100MB is more than enough to store hundreds of full-length novels. An entire library could be printed on a sheet of paper, posted by regular mail, and scanned by the recipient. The week’s news would fit on the postage stamp. The technology inhabits a strange hinterland: paper-based, requiring the intervention of a computer to be read, like old mainframe punched cards.
CDs and DVDs are not reliable storage mediums: vast tracts of human knowledge are now maintained only by constant rereading and re-encoding. We have not yet developed a medium to rival the book – nothing now in use could be relied upon for anything like a thousand years: the world’s oldest book is some way past this. Might we need to resort to printing our data onto physical sheets?
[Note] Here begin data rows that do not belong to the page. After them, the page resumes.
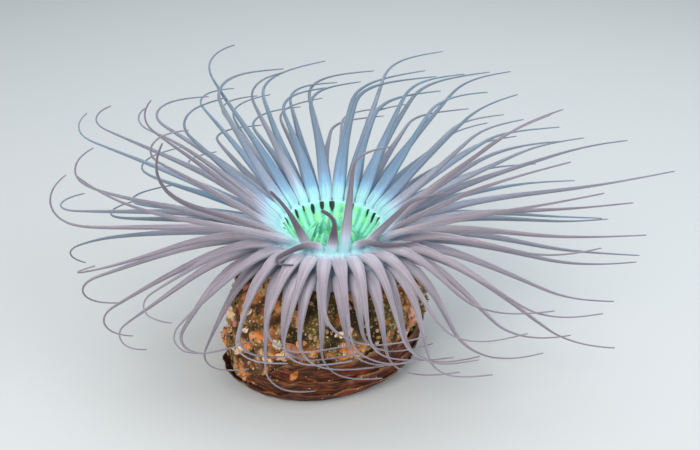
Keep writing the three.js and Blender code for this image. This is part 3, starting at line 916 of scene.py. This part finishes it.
# a wrap shows between two bearings, in degrees; elsewhere it dips under the sand and the growth
wraps = {
    "sides": 144, "thick": 0.8, "flare": 1.6, "sink": 3.4, "fadeOver": 30,
    "layers": [
        {"offset": -1.3, "height": 7.6, "swing": 1.6, "ragged": 1.6, "from": -172, "to": 42, "rows": 6},
        {"offset": -1.8, "height": 14.5, "swing": 2.2, "ragged": 2.4, "from": -132, "to": 30, "rows": 9},
        {"offset": -2.4, "height": 25.0, "swing": 3.0, "ragged": 3.4, "from": -118, "to": 16, "rows": 13},
    ],
}


def lumps(bearing, z):
    x, y = 50 * math.cos(bearing), 50 * math.sin(bearing)
    big = noise.noise(Vector((x, y, z)) / mound["lumpSize"])
    small = noise.noise(Vector((x + 90, y, z)) / mound["knobSize"])
    fine = noise.noise(Vector((x, y + 90, z)) / mound["pitSize"])
    return mound["lump"] * big + mound["knob"] * small + mound["pit"] * fine


# A point on the mound's surface, raised off it by stand.
def moundPoint(bearing, z, stand=0):
    lump = min(mound["tallest"], lumps(bearing, z)) * smooth(0, 5, z)
    point = around(bearing, tubeRadius(z, bearing) - mound["inset"] + lump + stand, z)
    point[0] += tubeCentre(z)
    return point


# A ring shaped by placeOf, which gives a point and the layer's value at a bearing.
def shapedRing(bm, bearings, layer, placeOf):
    ring = bmesh.ops.create_circle(bm, segments=len(bearings), radius=1)["verts"]
    for vert, bearing in zip(ring, bearings):
        vert.co, vert[layer] = placeOf(bearing)
    return ring


def buildMound():
    bm = bmesh.new()
    layer = bm.verts.layers.float.new("hill")
    bearings = evenBearings(mound["sides"])
    rings = []
    for k in range(mound["rings"]):
        z = mound["top"] * k / (mound["rings"] - 1)

        def outside(bearing, z=z):
            hill = 0.5 + lumps(bearing, z) / (2 * mound["tallest"])
            return moundPoint(bearing, z), min(1, max(0, hill))
        rings.append(shapedRing(bm, bearings, layer, outside))
    for radius, z in boreProfile:

        def inside(bearing, radius=radius, z=z):
            spot = around(bearing, 8, z / 9)
            ragged = mound["ragged"] * noise.noise(Vector(spot))
            point = around(bearing, radius + ragged, z + (ragged if z > mound["top"] else 0))
            point[0] += tubeCentre(z)
            return point, 0.4
        rings.append(shapedRing(bm, bearings, layer, inside))
    joinRings(bm, rings)
    piece = finishMesh(bm, "tube_mound", crustMaterial())
    subdivide(piece)
    return piece


def wrapShare(wrap, bearing):
    middle = math.radians(wrap["from"] + wrap["to"]) / 2
    half = (wrap["to"] - wrap["from"]) / 2
    turn = abs((math.degrees(bearing - middle) + 180) % 360 - 180)
    return 1 - smooth(half - wraps["fadeOver"] / 2, half + wraps["fadeOver"] / 2, turn)


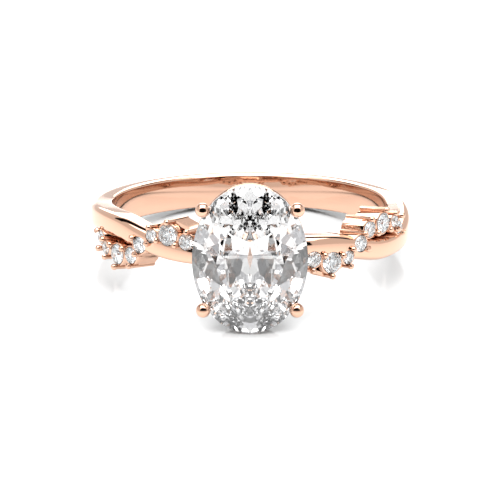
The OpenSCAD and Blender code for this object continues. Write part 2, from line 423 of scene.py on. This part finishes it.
def rail(half_w, half_l, y, wire, segments):
    """Oval wire ring round the centre stone"""
    def place(p):
        a = math.atan2(p.y, p.x)
        out = Vector((math.cos(a) / half_w, 0, math.sin(a) / half_l)).normalized()
        middle = Vector((half_w * math.cos(a), -y, half_l * math.sin(a)))
        return middle + out * (math.hypot(p.x, p.y) - 1) + Vector((0, -p.z, 0))
    return lathed(arc((1, 0), wire, 0, 337.5, 15), segments, place, closed=True)


def face_outward(bm):
    """Turns every face of a closed mesh outward"""
    bmesh.ops.recalc_face_normals(bm, faces=bm.faces)
    if bm.calc_volume(signed=True) < 0:
        bmesh.ops.reverse_faces(bm, faces=bm.faces)


def working_piece(name, bm, home):
    face_outward(bm)
    mesh = bpy.data.meshes.new(name)
    bm.to_mesh(mesh)
    bm.free()
    piece = bpy.data.objects.new(name, mesh)
    home.objects.link(piece)
    return piece


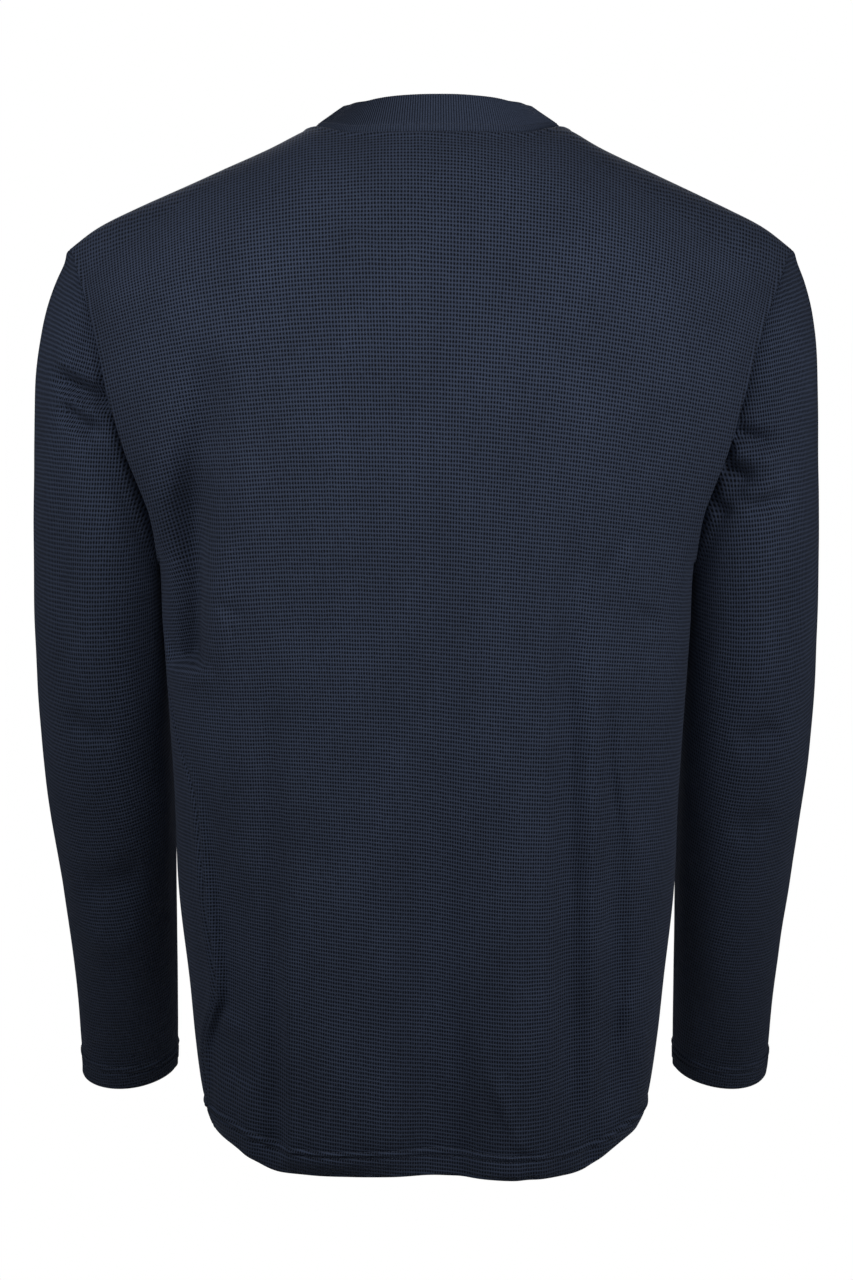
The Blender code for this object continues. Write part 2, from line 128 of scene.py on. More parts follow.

Such minglings of low- and hi-tech, of contemporary and ancient technologies bring to mind projects such as the Long Now Foundation’s Millennium Clock, which seeks to design a clock that will run for a thousand years, or the strange artefacts proposed for Yucca Mountain in Nevada to communicate with unknown visitors in an unknowable future.
Perhaps we should be working not only on new books, but on new languages: languages with 64, or 128 letters; languages which condense more information smaller signals. Computer languages have built-in error-checking and correcting protocols to prevent errors of communication. Perhaps we need to learn the language of computers, in order to communicate better with one another.